A National Police informant insists that the powerful Sinaloa cartel has already established offices in Tumaco, Cali, Bogotá, Bucaramanga, Cartagena, and Medellín in order to control the plantings and shipments of Colombian coca.
They are tired of having some of the local narcos stealing from them and failing to make shipments already paid for. Besides that, the Mexicans are taking advantage of the power vacuum that exists in the Colombian mafia. Besides the “Envigado Office”, the only big system, the Clan del Golfo, is warring internally, and others are in the process of submitting to them,” the informant told EL TIEMPO.
And he added that Sinaloa coordinates drug shipments through the ports of Santa Marta and Barranquilla from its offices in Medellín and Cartagena.

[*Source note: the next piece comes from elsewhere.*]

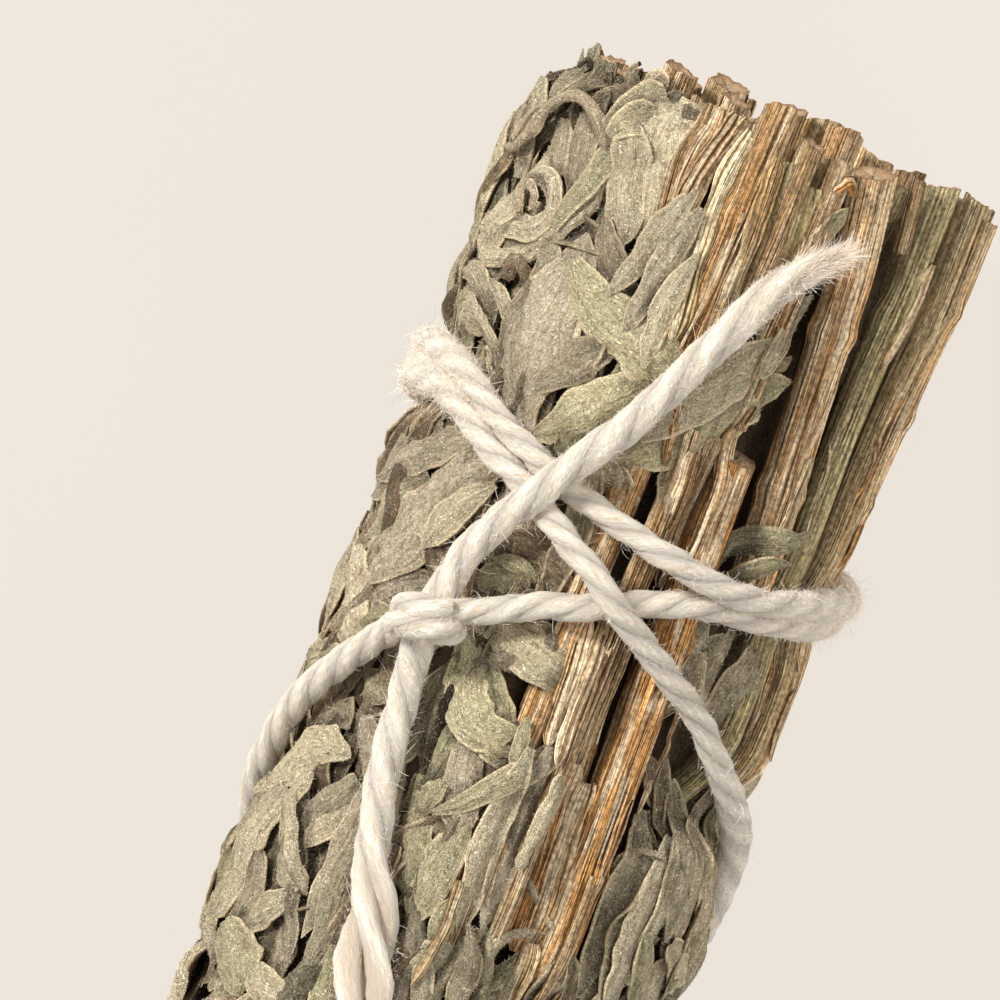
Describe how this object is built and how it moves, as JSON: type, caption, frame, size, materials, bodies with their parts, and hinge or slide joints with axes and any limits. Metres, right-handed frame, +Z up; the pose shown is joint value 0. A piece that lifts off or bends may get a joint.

They also take the drugs out on the so-called “black flights” that leave from clandestine airfields and “white flights” that transit from official airports, in private planes and executive charters.
“Up to five people work in each one of the offices, and they communicate with encrypted telephones with the PGP program. One of those emissaries is sent to the laboratories to make sure that the cocaine achieves 99 percent purity and can be converted to HH. Another one takes charge of managing the cash and they pay up to five million dollars per shipment. The rest of them coordinate the logistics and the bribes”, he explained.
And he added that it isn’t difficult to detect their presence: “They go around in armored SUV’s and have parties with electronic music that last for two days in Cartagena, Santa Marta, Barranquilla, and San Andrés. In Medellín they hang out in restaurants, with women. They are very notorious and violent. In that they beat out the Colombian mafiosos.”